Jack, one of my fellow students, and I sat in the pub afterwards and agreed that we had not had our £300 worth. There had been no structure to the course (I should know - I was a teacher for 10 years and one of the basic principles was to have a clear structure to each part of the lesson, what should be taught and what students were expected to achieve); no explanation of the differences between the various styles of voiceover and how we could and should adapt our voice to each; too much time had been spent listening to Bill's tales of woe; Bill, a classically-trained actor was obviously uninterested in the crass commercial side of voiceover; an hour had been shaved off the end of the class each day; and so on.
I intended to complain, but I wanted to complete the course - receive my "professionally produced" voicereel and "Industry recognised Diploma" first. The voicereel came. Of the three recordings, only one was usable and I have uploaded it to Casting Call Pro and my website. The other two were bad. I'm sure if I had spent an extra twenty minutes in the booth I wouldn't have produced a perfect voice, but I am also sure that if the course had been more professional and we had been given the time we needed, I could have made better recordings than the ones I ended up with.
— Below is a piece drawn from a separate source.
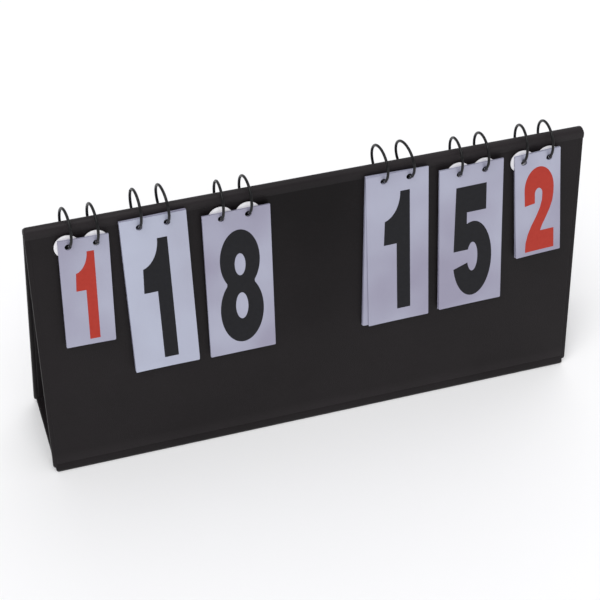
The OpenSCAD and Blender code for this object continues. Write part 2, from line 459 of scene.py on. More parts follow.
class Finishes:
    """Every finish of the object, made once."""

    def __init__(self) -> None:
        """Builds the materials."""
        self.vinyl = VinylFinish().make()
        # The panel finish gets painted shade at the top of its middle and a painted sheen along its foot.
        self.panel = VinylFinish("pebbled_panel_vinyl", painted_middle_shade=0.5, painted_foot_sheen=0.55).make()
        # The spine finish gets painted shade in its middle and a painted highlight over its rounded top fold.
        self.spine = VinylFinish("spine_vinyl_painted_shade_and_highlight", painted_middle_shade=0.4, painted_crown_highlight=0.6).make()
        self.card = CardFinish().make()
        # Painted reflection: a lighter, bluer copy of the card finish, for a front card that catches the
        # light.
        self.painted_reflection_card = CardFinish("white_card_painted_reflection", (0.4, 0.41, 0.52), (0.5, 0.54, 0.67)).make()
        self.black_ink = InkFinish("black_ink", (0.008, 0.008, 0.01), (0.015, 0.015, 0.018)).make()
        self.red_ink = InkFinish("red_ink", (0.4, 0.034, 0.022), (0.47, 0.046, 0.03)).make()
        self.wire = WireFinish().make()
        self.washer = PlasticFinish().make()
        self.rivet = MetalFinish("steel_rivet", (0.2, 0.2, 0.21), (0.34, 0.34, 0.35), 0.8).make()
        self.eyelet = MetalFinish("enamelled_eyelet", (0.012, 0.012, 0.012), (0.03, 0.03, 0.03), 0.2).make()
        self.board = BoardFinish().make()
        self.pile = PileFinish().make()


class Side(Enum):
    """The two faces of the stand, as the sign of Y that they look towards."""

    FRONT = -1
    REAR = 1


class CardKind(Enum):
    """The three sizes of card."""

    GAMES = "games"
    TENS = "tens"
    UNITS = "units"


@dataclass(frozen=True)
class Tent:
    """The leaning faces of the stand, all sizes in millimetres."""

    lean: float = 9.5
    thickness: float = 4.2
    length: float = 308.0
    width: float = 610.0
    top_gap: float = 1.5

    def hinge(self) -> Vector:
        """The middle of the top hinge line, in metres."""
        return Vector(joint("spine_hinge")["pos_m"])

    def face(self, side: Side) -> Matrix:
        """The frame of a panel.

        Args:
            side: Front or rear.

        Returns:
            A matrix from millimetres right, up and out, as seen by a person who looks at that face from
            outside, to metres in the row frame. Its origin is the top hinge line on the inner face.
        """
        slant = math.radians(self.lean)
        sign = side.value
        right = Vector((-sign, 0, 0))
        up = Vector((0, -sign * math.sin(slant), math.cos(slant)))
        out = Vector((0, sign * math.cos(slant), math.sin(slant)))
        turned = Matrix((right, up, out)).transposed().to_4x4()
        return Matrix.Translation(self.hinge()) @ turned @ Matrix.Scale(MM, 4)

    def place(self, side: Side, point: Vector) -> Vector:
        """A row frame point in a panel's own millimetres."""
        return self.face(side).inverted() @ point

    def lap(self, side: Side, path: Sequence[Point]) -> list[Point]:
        """A sheet's course down a panel.

        Args:
            side: Front or rear.
            path: How far each point is down the panel and out of its inner face.

        Returns:
            Each point's Y and Z in the row frame, in millimetres.
        """
        points = [self.face(side) @ Vector((0, -down, out)) / MM for down, out in path]
        return [(point.y, point.z) for point in points]


def joint(name: str) -> dict:
    """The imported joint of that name."""
    return next(one for one in frame["joints"] if one["name"] == name)


def make_piece(
    name: str,
    shape: bmesh.types.BMesh,
    material: bpy.types.Material,
    replaced: Sequence[str] = (),
    sharp: float = 32.0,
) -> bpy.types.Object:
    """Turns a bmesh into a piece of the scene.

    Args:
        name: The piece's name.
        shape: The mesh, already in the row frame. It is freed.
        material: Its finish.
        replaced: The CAD nodes that it stands for.
        sharp: Edges over this angle, in degrees, stay sharp.

    Returns:
        The piece, with its object at the origin.
    """
    for face in shape.faces:
        face.smooth = True
    mesh = bpy.data.meshes.new(name)
    shape.to_mesh(mesh)
    shape.free()
    mesh.set_sharp_from_angle(angle=math.radians(sharp))
    piece = bpy.data.objects.new(name, mesh)
    bpy.context.scene.collection.objects.link(piece)
    mesh.materials.append(material)
    if replaced:
        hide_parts(*replaced)
    log.info("%s: %d faces", name, len(mesh.polygons))
    return piece


def dress_node(name: str, material: bpy.types.Material) -> None:
    """Gives a CAD node that stays its finish.

    Args:
        name: The node's name.
        material: Its finish.
    """
    mesh = frame["nodes"][name].data
    mesh.materials.clear()
    mesh.materials.append(material)


def carve(piece: bpy.types.Object, cutter_shape: bmesh.types.BMesh) -> None:
    """Cuts a shape out of a piece.

    Args:
        piece: The piece, changed in place.
        cutter_shape: The closed shape to take away. It is freed.
    """
    mesh = bpy.data.meshes.new("cutter")
    cutter_shape.to_mesh(mesh)
    cutter_shape.free()
    cutter = bpy.data.objects.new("cutter", mesh)
    bpy.context.scene.collection.objects.link(cutter)
    cut = piece.modifiers.new("holes", "BOOLEAN")
    cut.operation = "DIFFERENCE"
    cut.solver = "EXACT"
    cut.object = cutter
    graph = bpy.context.evaluated_depsgraph_get()
    carved = bpy.data.meshes.new_from_object(piece.evaluated_get(graph))
    piece.modifiers.clear()
    piece.data = carved
    bpy.data.objects.remove(cutter)


def settle(shape: bmesh.types.BMesh, matrix: Matrix) -> None:
    """Applies a placement to a whole bmesh and makes its faces point outwards."""
    bmesh.ops.transform(shape, matrix=matrix, verts=shape.verts)
    bmesh.ops.recalc_face_normals(shape, faces=shape.faces)


def add_shape(whole: bmesh.types.BMesh, shape: bmesh.types.BMesh) -> None:
    """Adds a finished bmesh to another.

    Args:
        whole: The bmesh that gets it.
        shape: The bmesh that is added. It is freed.
    """
    mesh = bpy.data.meshes.new("added")
    shape.to_mesh(mesh)
    shape.free()
    whole.from_mesh(mesh)
    bpy.data.meshes.remove(mesh)


def round_edges(
    shape: bmesh.types.BMesh, edges: Iterable[bmesh.types.BMEdge], radius: float, steps: int
) -> None:
    """Rounds some edges of a bmesh.

    Args:
        shape: The bmesh.
        edges: The edges.
        radius: The radius of the round, in the bmesh's own unit.
        steps: Faces across each edge.
    """
    bmesh.ops.bevel(
        shape, geom=list(edges), offset=radius, segments=steps, profile=0.5, affect="EDGES", material=-1
    )


def add_fold(shape: bmesh.types.BMesh, axis: int, level: float) -> None:
    """Cuts a bmesh across, so that it can bend there.

    Args:
        shape: The bmesh, in millimetres.
        axis: 0 to cut across X, 1 to cut across Y.
        level: Where the cut is on that axis.
    """
    point, normal = Vector(), Vector()
    point[axis], normal[axis] = level, 1
    everything = shape.verts[:] + shape.edges[:] + shape.faces[:]
    bmesh.ops.bisect_plane(shape, geom=everything, plane_co=point, plane_no=normal, dist=0.001)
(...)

Then came an email about the Diploma. I would receive it but only after I had rated the course. I looked to see if could rate the course online so that potential students could see my comments. Surprise, surprise, I couldn't. My comments had to be vetted by Sari Bannister of Student Support. I wrote back that I gave the course 3 out 5, with my reasons for that rating and in the hope that the comments would be posted, together with a reply from the Academy recognising my concerns and agreeing to improve the course in future.
I did not get that guarantee; I did not even get a response acknowledging that I was disappointed. A couple of days ago, however, I did get my diploma - a pretty piece of paper that looked as if it had been designed by a 13 year old girl playing around with ClipArt.
I notice that on the "London Academy of Media Film & TV" website there are comments from students suggesting they have profited from their courses. I will be charitable and assume these comments are genuine, but my experience is that the London Academy is happy to take your money and to go through the motions of tutoring and does not care about the quality of the classes it offers. In future, my money - and I suggest other people - will go elsewhere.